*Task:* Check every line below for the word "bodies" and copy the ones that have it.

+++ Raw data +++

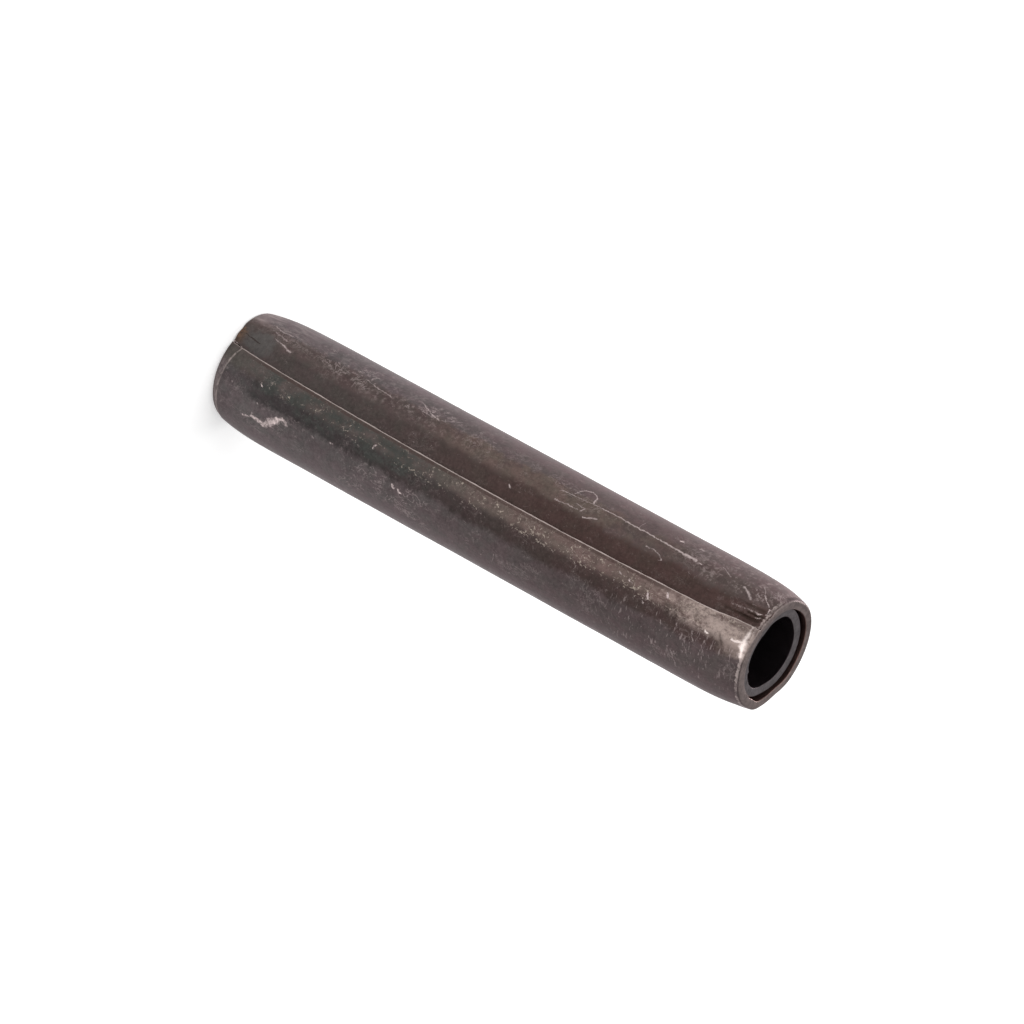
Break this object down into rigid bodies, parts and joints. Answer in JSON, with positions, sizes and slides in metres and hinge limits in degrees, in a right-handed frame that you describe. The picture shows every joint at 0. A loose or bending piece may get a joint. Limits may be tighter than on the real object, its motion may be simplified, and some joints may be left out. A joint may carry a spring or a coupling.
{
  "type": "coiled spring pin",
  "caption": "Spring steel strip rolled into a spiral tube with a straight body, swaged ends, a lapped seam and an open bore, standing on one end.",
  "frame": {"origin": "on the pin's axis, at the centre of the end that it stands on", "axes": "+Z along the pin; the seam faces -Y at mid-length"},
  "size_m": [0.0106, 0.0106, 0.055],
  "materials": {
    "oxide_steel": "black oxide over rolled spring steel, semi-gloss, scuffed from handling in bulk"
  },
  "bodies": {
    "root": {"coiled_strip": "oxide_steel"}
  },
  "joints": []
}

+++

*Task answer:*
Break this object down into rigid bodies, parts and joints. Answer in JSON, with positions, sizes and slides in metres and hinge limits in degrees, in a right-handed frame that you describe. The picture shows every joint at 0. A loose or bending piece may get a joint. Limits may be tighter than on the real object, its motion may be simplified, and some joints may be left out. A joint may carry a spring or a coupling.
  "bodies": {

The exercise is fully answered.